The NDB Management client is a program that implements the NDB MGM protocol using the NDB MGM API. It provides a number of simple text commands to manage the cluster.

The MySQL Server (mysqld)#

The MySQL Server acts as an API node towards the data nodes and the management server. It can even act as several API nodes to ensure that it can serve the required traffic. One API node is limited by what one socket can deliver and what one receive thread in the NDB API can process. It is possible for larger cluster setups that the number of possible API nodes is the limiting factor in cluster throughput.

The MySQL Server interacts with the data nodes through the NDB API. The NDB API implements the NDB protocol to the data nodes. This protocol is a binary full-duplex protocol where the base message is a signal that has a small header and a payload. There is a fairly large number of predefined signals that can be carried.

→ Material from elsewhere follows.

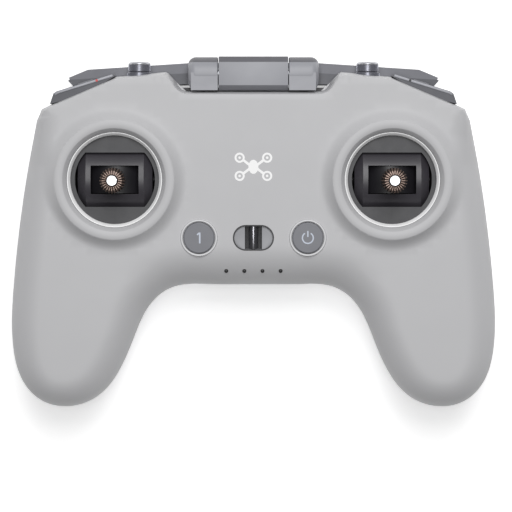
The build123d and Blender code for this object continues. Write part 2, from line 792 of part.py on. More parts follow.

One socket can be used by thousands of threads using multiplexing. Many threads can pack their own signals into the send buffers for each socket. Each signal has an address header that describes the receiver thread and the receiver block and a few other items.

API nodes#

API nodes come in many flavors such as LDAP servers, DNS servers, DHCP servers, Hadoop File Server, Hopsworks Online Feature Store and the list can go on for a long time, it is limited to the imagination of application developers using RonDB.

MySQL clients#

Programs that use MySQL APIs to communicate with the cluster are not part of the cluster as such. They can read and write the data in the cluster, but the cluster has no notion of when these nodes start and stop, they connect to a MySQL Server and perform a set of queries and when done they shut down the connection. Only the MySQL server knows of these programs as connections to the MySQL Server.

Any program that uses the MySQL APIs can potentially be used against RonDB as well. Whether it will work is of course dependent on a lot of things. Changing to use a different database engine for an application is always a task that requires some work.